** BEGIN Available records **

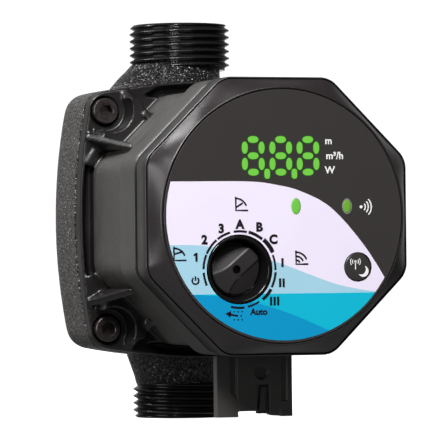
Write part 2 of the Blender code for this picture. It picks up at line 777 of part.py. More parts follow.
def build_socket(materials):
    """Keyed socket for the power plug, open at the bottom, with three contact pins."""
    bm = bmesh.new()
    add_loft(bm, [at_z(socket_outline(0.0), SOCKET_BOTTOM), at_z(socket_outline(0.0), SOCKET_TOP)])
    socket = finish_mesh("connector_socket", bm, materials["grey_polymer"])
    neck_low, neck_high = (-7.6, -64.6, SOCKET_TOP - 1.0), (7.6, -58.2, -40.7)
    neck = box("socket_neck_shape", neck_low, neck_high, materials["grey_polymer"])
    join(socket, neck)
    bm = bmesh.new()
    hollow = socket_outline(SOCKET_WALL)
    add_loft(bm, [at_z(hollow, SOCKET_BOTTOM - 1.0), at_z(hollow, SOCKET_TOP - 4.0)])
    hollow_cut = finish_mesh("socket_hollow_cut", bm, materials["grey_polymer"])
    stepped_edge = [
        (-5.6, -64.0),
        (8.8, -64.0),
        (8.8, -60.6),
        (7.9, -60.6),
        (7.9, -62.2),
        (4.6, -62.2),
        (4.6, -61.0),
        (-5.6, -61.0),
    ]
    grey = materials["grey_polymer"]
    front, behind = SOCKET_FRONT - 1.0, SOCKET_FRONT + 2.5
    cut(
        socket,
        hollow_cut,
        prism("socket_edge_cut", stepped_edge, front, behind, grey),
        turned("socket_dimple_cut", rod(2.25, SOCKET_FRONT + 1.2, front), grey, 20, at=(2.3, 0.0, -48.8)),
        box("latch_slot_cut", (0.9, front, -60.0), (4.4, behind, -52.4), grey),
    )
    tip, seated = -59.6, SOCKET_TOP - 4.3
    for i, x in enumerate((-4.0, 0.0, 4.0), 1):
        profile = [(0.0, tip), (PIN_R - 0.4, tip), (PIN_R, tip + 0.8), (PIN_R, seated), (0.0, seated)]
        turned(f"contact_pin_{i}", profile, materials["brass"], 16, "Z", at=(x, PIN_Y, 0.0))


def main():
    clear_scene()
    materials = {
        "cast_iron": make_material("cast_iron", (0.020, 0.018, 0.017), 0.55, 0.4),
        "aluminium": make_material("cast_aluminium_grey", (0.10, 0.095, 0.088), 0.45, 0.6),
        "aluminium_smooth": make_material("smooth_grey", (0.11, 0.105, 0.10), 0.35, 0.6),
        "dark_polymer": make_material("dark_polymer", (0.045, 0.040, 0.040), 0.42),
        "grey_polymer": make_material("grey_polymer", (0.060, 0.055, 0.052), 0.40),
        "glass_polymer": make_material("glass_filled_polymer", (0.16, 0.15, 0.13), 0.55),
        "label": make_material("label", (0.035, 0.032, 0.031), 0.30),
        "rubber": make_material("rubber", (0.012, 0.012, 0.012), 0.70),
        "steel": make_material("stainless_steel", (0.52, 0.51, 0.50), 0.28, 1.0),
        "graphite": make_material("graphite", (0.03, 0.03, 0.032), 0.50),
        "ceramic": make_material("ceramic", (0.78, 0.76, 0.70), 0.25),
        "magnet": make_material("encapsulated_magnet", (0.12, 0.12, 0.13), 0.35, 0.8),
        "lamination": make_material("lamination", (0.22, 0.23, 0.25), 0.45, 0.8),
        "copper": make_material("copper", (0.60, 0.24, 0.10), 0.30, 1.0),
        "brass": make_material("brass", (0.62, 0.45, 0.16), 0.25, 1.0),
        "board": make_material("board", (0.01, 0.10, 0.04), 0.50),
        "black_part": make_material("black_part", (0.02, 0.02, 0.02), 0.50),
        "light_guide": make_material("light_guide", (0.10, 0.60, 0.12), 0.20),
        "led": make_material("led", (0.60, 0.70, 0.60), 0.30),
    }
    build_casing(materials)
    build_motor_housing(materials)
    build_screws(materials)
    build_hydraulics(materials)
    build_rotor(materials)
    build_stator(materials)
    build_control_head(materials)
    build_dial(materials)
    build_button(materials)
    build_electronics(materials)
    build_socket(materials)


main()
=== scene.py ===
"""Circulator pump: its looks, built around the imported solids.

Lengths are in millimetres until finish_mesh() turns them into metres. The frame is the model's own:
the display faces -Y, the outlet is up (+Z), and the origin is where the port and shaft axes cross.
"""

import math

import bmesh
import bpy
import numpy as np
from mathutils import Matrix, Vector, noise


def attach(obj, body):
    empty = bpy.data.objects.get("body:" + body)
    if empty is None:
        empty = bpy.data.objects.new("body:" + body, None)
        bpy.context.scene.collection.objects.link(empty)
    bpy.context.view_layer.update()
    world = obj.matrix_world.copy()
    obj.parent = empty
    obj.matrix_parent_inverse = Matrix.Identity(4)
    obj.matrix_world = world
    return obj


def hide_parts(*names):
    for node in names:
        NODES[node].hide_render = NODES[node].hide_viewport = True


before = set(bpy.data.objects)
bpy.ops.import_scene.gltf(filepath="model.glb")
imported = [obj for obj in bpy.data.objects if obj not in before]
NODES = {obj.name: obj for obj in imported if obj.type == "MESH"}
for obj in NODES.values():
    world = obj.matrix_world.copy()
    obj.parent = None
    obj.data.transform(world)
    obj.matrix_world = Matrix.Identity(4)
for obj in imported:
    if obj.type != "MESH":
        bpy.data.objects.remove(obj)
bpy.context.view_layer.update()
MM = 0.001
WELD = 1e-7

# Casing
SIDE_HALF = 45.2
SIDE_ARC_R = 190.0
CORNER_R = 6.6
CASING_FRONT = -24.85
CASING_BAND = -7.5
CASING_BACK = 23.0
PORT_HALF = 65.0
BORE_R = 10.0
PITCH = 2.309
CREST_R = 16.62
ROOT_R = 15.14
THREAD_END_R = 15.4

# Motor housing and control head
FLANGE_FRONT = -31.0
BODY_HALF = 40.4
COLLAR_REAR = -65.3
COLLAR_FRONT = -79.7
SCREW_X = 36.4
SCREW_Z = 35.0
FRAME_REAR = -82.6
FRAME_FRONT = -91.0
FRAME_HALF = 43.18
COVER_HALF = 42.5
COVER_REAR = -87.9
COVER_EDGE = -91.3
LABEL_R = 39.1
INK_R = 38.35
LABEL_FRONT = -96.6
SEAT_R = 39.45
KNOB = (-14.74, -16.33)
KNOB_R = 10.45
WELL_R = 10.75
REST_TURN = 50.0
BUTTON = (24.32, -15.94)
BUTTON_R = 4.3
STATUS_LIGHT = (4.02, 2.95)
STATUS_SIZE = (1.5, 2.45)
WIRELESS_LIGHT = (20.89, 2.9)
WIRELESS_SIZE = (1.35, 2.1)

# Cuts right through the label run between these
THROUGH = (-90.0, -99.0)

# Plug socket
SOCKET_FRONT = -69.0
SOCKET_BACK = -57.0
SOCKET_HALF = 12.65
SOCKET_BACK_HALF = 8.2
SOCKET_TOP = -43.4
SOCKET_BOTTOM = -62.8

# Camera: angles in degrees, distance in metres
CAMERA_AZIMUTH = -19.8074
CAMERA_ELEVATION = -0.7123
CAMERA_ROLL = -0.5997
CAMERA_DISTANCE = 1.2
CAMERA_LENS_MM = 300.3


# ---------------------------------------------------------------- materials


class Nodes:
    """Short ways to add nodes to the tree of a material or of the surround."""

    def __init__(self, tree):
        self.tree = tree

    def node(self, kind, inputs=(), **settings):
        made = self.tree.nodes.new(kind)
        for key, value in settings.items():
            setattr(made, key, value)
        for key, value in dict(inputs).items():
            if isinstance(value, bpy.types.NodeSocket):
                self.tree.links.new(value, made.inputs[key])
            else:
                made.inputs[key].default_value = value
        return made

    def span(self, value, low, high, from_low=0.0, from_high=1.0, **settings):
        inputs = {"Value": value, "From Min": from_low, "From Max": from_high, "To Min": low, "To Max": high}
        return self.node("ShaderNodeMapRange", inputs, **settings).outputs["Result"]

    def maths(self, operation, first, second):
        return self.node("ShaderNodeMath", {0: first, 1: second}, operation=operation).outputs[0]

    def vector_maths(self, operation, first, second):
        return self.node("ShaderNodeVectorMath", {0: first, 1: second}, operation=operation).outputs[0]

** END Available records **
** BEGIN Available records **

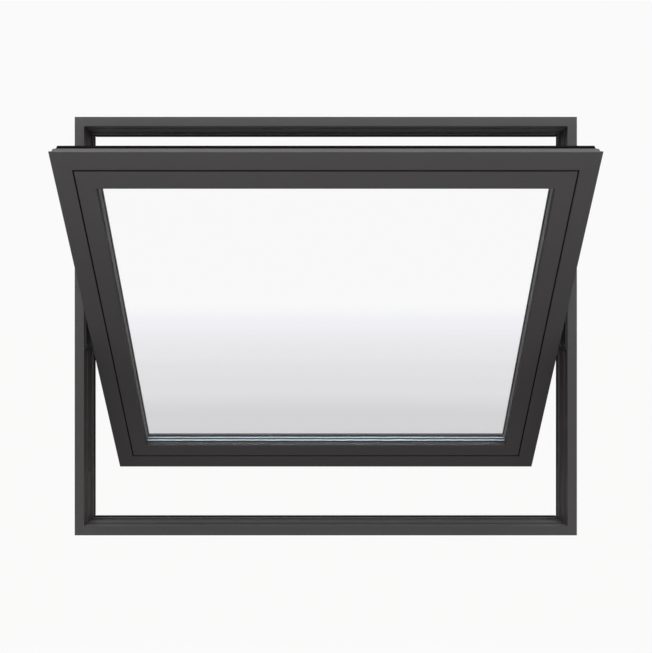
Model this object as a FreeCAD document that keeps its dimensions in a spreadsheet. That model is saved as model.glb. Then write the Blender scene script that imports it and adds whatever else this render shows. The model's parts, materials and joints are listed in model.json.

** END Available records **

__What you are asked to do__: Give again, word for word, only the lines running from the line with "bpy.data.objects.remove(obj)" through the line with "THREAD_END_R = 15.4"; include both of those lines.

__Response below__:
        bpy.data.objects.remove(obj)
bpy.context.view_layer.update()
MM = 0.001
WELD = 1e-7

# Casing
SIDE_HALF = 45.2
SIDE_ARC_R = 190.0
CORNER_R = 6.6
CASING_FRONT = -24.85
CASING_BAND = -7.5
CASING_BACK = 23.0
PORT_HALF = 65.0
BORE_R = 10.0
PITCH = 2.309
CREST_R = 16.62
ROOT_R = 15.14
THREAD_END_R = 15.4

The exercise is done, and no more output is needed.